- Born: 27 July 1935
- Died: 28 January 2016 (aged 80)
- Occupation: Costume designer
- Awards: Order of Canada

= François Barbeau =

François Barbeau (July 27, 1935 – January 28, 2016) was a Canadian costume designer. He was a professor at the National Theatre School of Canada and the Université du Québec à Montréal who worked on over 700 productions in Quebec and around the world. Barbeau was considered a pioneer in Canadian theatrical costume design, helping to establish distinctly Canadian aesthetic approaches in theatre and film costume work during the Quiet Revolution era.

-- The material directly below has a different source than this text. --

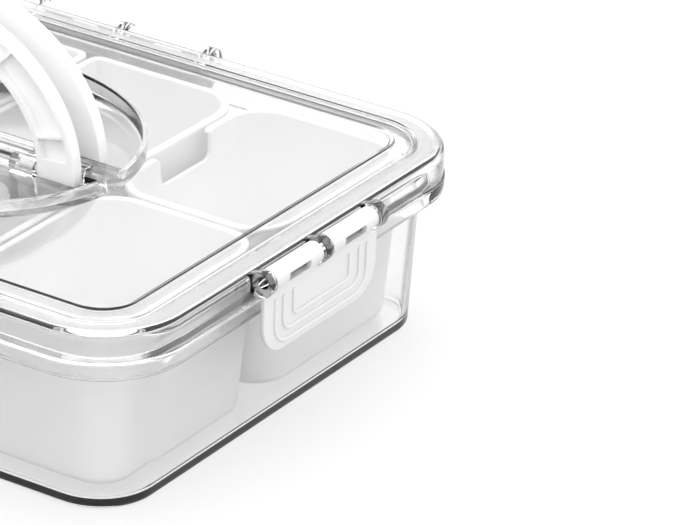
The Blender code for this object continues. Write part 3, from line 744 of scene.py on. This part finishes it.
def make_handle(name, side, material):
    """side is -1 at the front and +1 at the rear; the channel faces away from the bar."""
    centre_y = side * (HANDLE_Y - HANDLE_INWARD)
    half = HANDLE_THICKNESS / 2
    axes = Matrix(((1, 0, 0, 0), (0, 0, -side, centre_y), (0, 1, 0, PIVOT_Z), (0, 0, 0, 1)))
    outline = arch_outline(HANDLE_HALF_LENGTH, HANDLE_RISE, HANDLE_INNER_HALF, HANDLE_INNER_RISE)
    handle = soften(extruded(name + "_arch", outline, -half, half, axes),
                    HANDLE_SOFTNESS, SOFT_SEGMENTS, SOFT_ANGLE)

    border = CHANNEL_BORDER
    band_outer = (HANDLE_HALF_LENGTH - border, HANDLE_RISE - border)
    band_inner = (HANDLE_INNER_HALF + border, HANDLE_INNER_RISE + border)
    first = math.asin(FIRST_RIB_RISE / HANDLE_RISE)
    ribs = [first] + [math.radians(angle) for angle in RIB_ANGLES] + [math.pi - first]
    web = RIB_THICKNESS / 2 / HANDLE_RISE
    for start, end in zip(ribs, ribs[1:]):
        start += web
        end -= web
        angles = [start + (end - start) * step / CHANNEL_STEPS for step in range(CHANNEL_STEPS + 1)]
        outer = [(band_outer[0] * math.cos(a), band_outer[1] * math.sin(a)) for a in angles]
        inner = [(band_inner[0] * math.cos(a), band_inner[1] * math.sin(a)) for a in angles]
        pocket = extruded("pocket", outer + inner[::-1], -half - MM, -half + CHANNEL_DEPTH, axes)
        boolean(handle, soften(pocket, CHANNEL_SOFTNESS, 2, SOFT_ANGLE), "DIFFERENCE")
    round_foot(handle, side)
    for side_x in (-1, 1):
        face_x = side_x * (HANDLE_INNER_HALF + PIN_ROOT)
        tip_x = side_x * (HANDLE_INNER_HALF - PIN_GAP - PIN_LENGTH)
        pin = rod("pin", (tip_x, side * HANDLE_Y, PIVOT_Z), (face_x, side * HANDLE_Y, PIVOT_Z),
                  PIN_RADIUS, ROD_SEGMENTS)
        boolean(handle, pin, "UNION")
    finish_piece(handle, material, name, name)


# ---- latches -----------------------------------------------------------------------------------
def plate_outline(half_width):
    """Latch plate seen from outside: square at the top, large radii at the bottom."""
    points = [(half_width, PLATE_TOP), (-half_width, PLATE_TOP)]
    for side, start in ((-1, 180), (1, 270)):
        centre_y = side * (half_width - PLATE_RADIUS)
        for step in range(PLATE_STEPS + 1):
            angle = math.radians(start + 90 * step / PLATE_STEPS)
            points.append((centre_y + PLATE_RADIUS * math.cos(angle),
                           PLATE_BOTTOM + PLATE_RADIUS + PLATE_RADIUS * math.sin(angle)))
    return points


def ridge_path(half_width, rise, radius):
    """Open U from one upper end to the other, in (along, z)."""
    bottom = PLATE_BOTTOM + rise
    points = [(-half_width, RIDGE_TOP)]
    for side, start in ((-1, 180), (1, 270)):
        centre_y = side * (half_width - radius)
        for step in range(RIDGE_STEPS + 1):
            angle = math.radians(start + 90 * step / RIDGE_STEPS)
            points.append((centre_y + radius * math.cos(angle), bottom + radius + radius * math.sin(angle)))
    points.append((half_width, RIDGE_TOP))
    return points


def add_ridge(latch, half_width, rise, radius):
    """A raised U on the plate's outer face with rounded upper ends."""
    wide = ridge_path(half_width + RIDGE_RADIUS, rise - RIDGE_RADIUS, radius + RIDGE_RADIUS)
    narrow = ridge_path(half_width - RIDGE_RADIUS, rise + RIDGE_RADIUS, radius - RIDGE_RADIUS)
    tips = []
    for side in (1, -1):
        for step in range(1, RIDGE_STEPS):
            angle = math.pi * step / RIDGE_STEPS
            tips.append((side * half_width + RIDGE_RADIUS * math.cos(angle),
                         RIDGE_TOP + RIDGE_RADIUS * math.sin(angle)))
    half = len(tips) // 2
    outline = wide + tips[:half] + narrow[::-1] + tips[half:]
    face = PLATE_INNER + PLATE_THICKNESS
    ridge = extruded("ridge", outline, face - RIDGE_ROOT, face + RIDGE_HEIGHT, ALONG_SIDE)
    boolean(latch, soften(ridge, RIDGE_SOFTNESS, SOFT_SEGMENTS, SOFT_ANGLE), "UNION")


def make_latch(name, pitch, matrix, material):
    """A flap on two split barrels, modelled facing +X and then placed on its rod."""
    half_width = pitch + PLATE_MARGIN
    outer = PLATE_INNER + PLATE_THICKNESS
    latch = extruded(name + "_flap", plate_outline(half_width), PLATE_INNER, outer, ALONG_SIDE)
    soften(latch, PLATE_SOFTNESS, SOFT_SEGMENTS, SOFT_ANGLE)
    inner_end = EAR_THICKNESS / 2 + BARREL_GAP
    outer_end = pitch - EAR_THICKNESS / 2 - BARREL_GAP
    for side in (-1, 1):
        ends = sorted((side * inner_end, side * outer_end))
        barrel = rod("barrel", (LATCH_OFFSET, ends[0], LATCH_Z), (LATCH_OFFSET, ends[1], LATCH_Z),
                     BARREL_RADIUS, BARREL_SEGMENTS)
        soften(barrel, BARREL_SOFTNESS, SOFT_SEGMENTS, SOFT_ANGLE)
        neck = box("neck", (PLATE_INNER + NECK_STEP, ends[0] + NECK_STEP, PLATE_TOP - 2 * MM),
                   (outer - NECK_STEP, ends[1] - NECK_STEP, LATCH_Z - MM))
        boolean(latch, neck, "UNION")
        boolean(latch, barrel, "UNION")
        bore = rod("bore", (LATCH_OFFSET, ends[0] - MM, LATCH_Z), (LATCH_OFFSET, ends[1] + MM, LATCH_Z),
                   BARREL_BORE, BORE_SEGMENTS)
        boolean(latch, bore, "DIFFERENCE")
        middle = side * pitch / 2
        window = box("window", (LATCH_OFFSET - WINDOW_INNER, middle - WINDOW_WIDTH / 2, WINDOW_LOW),
                     (LATCH_OFFSET + CUT_REACH, middle + WINDOW_WIDTH / 2, WINDOW_HIGH))
        boolean(latch, soften(window, WINDOW_SOFTNESS, SOFT_SEGMENTS), "DIFFERENCE")
        mouth = box("mouth", (LATCH_OFFSET - CUT_REACH, ends[0] - MM, LATCH_Z - MOUTH_HEIGHT / 2),
                    (LATCH_OFFSET, ends[1] + MM, LATCH_Z + MOUTH_HEIGHT / 2))
        boolean(latch, mouth, "DIFFERENCE")
    for inset, rise, radius in zip(RIDGE_INSETS, RIDGE_RISES, RIDGE_RADII):
        add_ridge(latch, half_width - inset, rise, radius)
    hook_half = half_width - PLATE_RADIUS
    root = PLATE_INNER + HOOK_ROOT
    hook_outline = [(HOOK_OFFSET, HOOK_TOP), (HOOK_OFFSET, HOOK_TOP - HOOK_TIP),
                    (root, HOOK_BOTTOM), (root, HOOK_TOP)]
    boolean(latch, extruded("hook", hook_outline, -hook_half, hook_half, ACROSS_SIDE), "UNION")
    placed(latch, matrix)
    finish_piece(latch, material, name, name)


# ---- bins --------------------------------------------------------------------------------------
def bin_outline(low, high, inset, radii):
    """A bin's plan, drawn in by inset all round."""
    shrunk = tuple(max(radius - inset, BIN_LEAST_RADIUS) for radius in radii)
    return rounded_outline((low.x + inset, low.y + inset), (high.x - inset, high.y - inset), shrunk,
                           BIN_CORNER_STEPS)


def bin_profile():
    """(inset, z) points from the middle of the underside, over the rim, to the inside floor."""
    base_inset = BIN_LIP + BIN_DRAFT
    profile = []
    for step in range(BIN_BASE_STEPS + 1):
        angle = math.radians(90 * step / BIN_BASE_STEPS)
        profile.append((base_inset + BIN_BASE_RADIUS * (1 - math.sin(angle)),
                        BIN_BASE + BIN_BASE_RADIUS * (1 - math.cos(angle))))
    profile += rounded_path([
        (base_inset - BIN_WALL_INSET, BIN_BASE + BIN_BASE_RADIUS + BIN_WALL_START, 0),
        (BIN_LIP, BIN_TOP - BIN_LIP_HEIGHT, BIN_UNDER_LIP_FILLET),
        (0.0, BIN_TOP - BIN_LIP_HEIGHT, BIN_LIP_FILLET),
        (0.0, BIN_TOP, BIN_OUTER_TOP_FILLET),
        (BIN_LIP + BIN_WALL, BIN_TOP, BIN_INNER_TOP_FILLET),
        (base_inset + BIN_WALL, BIN_BASE + BIN_BASE_RADIUS + MM, 0),
    ])
    for step in range(1, BIN_BASE_STEPS + 1):
        angle = math.radians(90 * step / BIN_BASE_STEPS)
        profile.append((base_inset + BIN_WALL + BIN_INNER_RADIUS * (1 - math.cos(angle)),
                        BIN_BASE + BIN_WALL + BIN_INNER_RADIUS * (1 - math.sin(angle))))
    return profile


def cut_notch(item, wall_x, middle_y):
    """Finger notch in the wall that faces the neighbouring bin, with rounded corners."""
    low_z = BIN_TOP - NOTCH_DEPTH
    wide = NOTCH_TOP_WIDTH / 2
    narrow = NOTCH_WIDTH / 2
    over = wide + NOTCH_OVERRUN
    side = rounded_path([
        (0.0, low_z, 0),
        (narrow + NOTCH_FLOOR_STEP, low_z, NOTCH_FLOOR_FILLET),
        (wide - NOTCH_LIP_STEP, BIN_TOP, NOTCH_LIP_FILLET),
        (over, BIN_TOP, 0),
        (over, BIN_TOP + MM, 0),
    ], NOTCH_STEPS)
    outline = side[1:] + [(-y, z) for y, z in reversed(side)]
    axes = Matrix(((0, 0, 1, wall_x), (1, 0, 0, middle_y), (0, 1, 0, 0), (0, 0, 0, 1)))
    boolean(item, extruded("notch", outline, -NOTCH_REACH, NOTCH_REACH, axes), "DIFFERENCE")


def make_bin(name, is_end, material):
    """Lift-out bin sized from the frame; the end bins have round corners all round."""
    low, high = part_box(name)
    side_x = 1 if low.x + high.x > 0 else -1
    inner_radius = BIN_RADIUS if is_end else BIN_TIGHT_RADIUS
    left, right = (inner_radius, BIN_RADIUS) if side_x > 0 else (BIN_RADIUS, inner_radius)
    radii = (left, right, right, left)
    sections = [(bin_outline(low, high, inset, radii), z) for inset, z in bin_profile()]
    item = loft(name + "_tray", sections)
    if is_end and low.y > 0:
        cut_notch(item, low.x if side_x > 0 else high.x, (low.y + high.y) / 2)
    finish_piece(item, material, name, name)


# ---- stage -------------------------------------------------------------------------------------
def make_floor():
    """Plain floor that gives off its own white light, as a light table does."""
    floor = box("floor", (-FLOOR_HALF, -FLOOR_HALF, FLOOR_BOTTOM), (FLOOR_HALF, FLOOR_HALF, FLOOR_TOP))
    material, shader = principled("floor_white", (FLOOR_GREY,) * 3, FLOOR_ROUGHNESS)
    shader.inputs["Specular IOR Level"].default_value = 0.0
    shader.inputs["Emission Color"].default_value = (1.0, 1.0, 1.0, 1.0)
    shader.inputs["Emission Strength"].default_value = FLOOR_GLOW
    floor.data.materials.append(material)


def make_world():
    """White above and a little greyer near the horizon."""
    world = bpy.data.worlds.new("studio")
    bpy.context.scene.world = world
    world.use_nodes = True
    nodes = world.node_tree.nodes
    links = world.node_tree.links
    place = nodes.new("ShaderNodeTexCoord")
    split = nodes.new("ShaderNodeSeparateXYZ")
    ramp = nodes.new("ShaderNodeValToRGB")
    ramp.color_ramp.elements[0].position = HORIZON_END
    ramp.color_ramp.elements[0].color = (HORIZON_GREY, HORIZON_GREY, HORIZON_GREY, 1.0)
    ramp.color_ramp.elements[1].position = OVERHEAD_START
    ramp.color_ramp.elements[1].color = (1.0, 1.0, 1.0, 1.0)
    links.new(place.outputs["Generated"], split.inputs["Vector"])
    links.new(split.outputs["Z"], ramp.inputs["Fac"])
    links.new(ramp.outputs["Color"], nodes["Background"].inputs["Color"])
    nodes["Background"].inputs["Strength"].default_value = SKY_STRENGTH


def make_softbox():
    light = bpy.data.lights.new("overhead", "AREA")
    light.shape = "SQUARE"
    light.size = SOFTBOX_SIZE
    light.energy = SOFTBOX_POWER
    item = bpy.data.objects.new("overhead", light)
    bpy.context.scene.collection.objects.link(item)
    item.location = SOFTBOX_PLACE
    aim = Vector(SOFTBOX_TARGET) - Vector(SOFTBOX_PLACE)
    item.rotation_euler = aim.to_track_quat("-Z", "Y").to_euler()


def make_camera():
    """Long lens from the right of the front, a little rolled."""
    data = bpy.data.cameras.new("camera")
    data.sensor_width = SENSOR_WIDTH
    data.lens = LENS
    data.clip_start = CLIP_START
    data.clip_end = CLIP_END
    camera = bpy.data.objects.new("camera", data)
    bpy.context.scene.collection.objects.link(camera)
    azimuth = math.radians(CAMERA_AZIMUTH)
    elevation = math.radians(CAMERA_ELEVATION)
    roll = math.radians(CAMERA_ROLL)
    back = Vector((math.sin(azimuth) * math.cos(elevation), -math.cos(azimuth) * math.cos(elevation),
                   math.sin(elevation)))
    right = Vector((math.cos(azimuth), math.sin(azimuth), 0.0))
    up = back.cross(right)
    rolled_right = right * math.cos(roll) + up * math.sin(roll)
    rolled_up = -right * math.sin(roll) + up * math.cos(roll)
    turn = Matrix((rolled_right, rolled_up, back)).transposed()
    camera.matrix_world = Matrix.Translation(CAMERA_PLACE) @ turn.to_4x4()
    bpy.context.scene.camera = camera


# ---- build -------------------------------------------------------------------------------------
def main():
    make_camera()
    make_floor()
    make_world()
    make_softbox()
    bpy.context.scene.view_settings.view_transform = "Standard"

    clear = clear_plastic("clear_plastic", CLEAR_TINT)
    make_tub(clear)
    make_lid(clear)
    make_seal(clear_silicone("clear_silicone"))
    # The handles' white is a darkened copy of the same white plastic: painted shade.
    handle_white_painted_shade = white_plastic("handle_white_painted_shade", HANDLE_WHITE_PAINTED_SHADE, HARD_ROUGHNESS)
    make_handle("handle_front", -1, handle_white_painted_shade)
    make_handle("handle_rear", 1, handle_white_painted_shade)
    # The latches' white is a darkened copy of the same white plastic: painted shade.
    latch_white_painted_shade = white_plastic("latch_white_painted_shade", LATCH_WHITE_PAINTED_SHADE, HARD_ROUGHNESS)
    for name, pitch, matrix in latch_frames():
        make_latch("latch_" + name, pitch, matrix, latch_white_painted_shade)
    bin_white = white_plastic("bin_white", BIN_WHITE, BIN_ROUGHNESS)
    for row in ("front", "rear"):
        for number in (1, 2, 3, 4):
            make_bin("bin_" + row + "_" + str(number), number in (1, 4), bin_white)


main()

After taking sewing in high school, he began his career in the 1950s at the theatre The Caravan of Paul Buissonneau. He afterwards worked as a designer at the Théâtre du Rideau Vert. Among the films he worked on are Léolo (1992), for which he won the Genie Award for Best Costume Design, and Laurence Anyways (2012), sharing the Genie with Xavier Dolan. In film, Barbeau mentored fellow-costume designer and Genie winner Louise Jobin.

In 1996, he received the Governor General's Award, and in 2000 he joined the Order of Canada. He died on January 28, 2016. Dolan's 2016 film It's Only the End of the World is dedicated to him.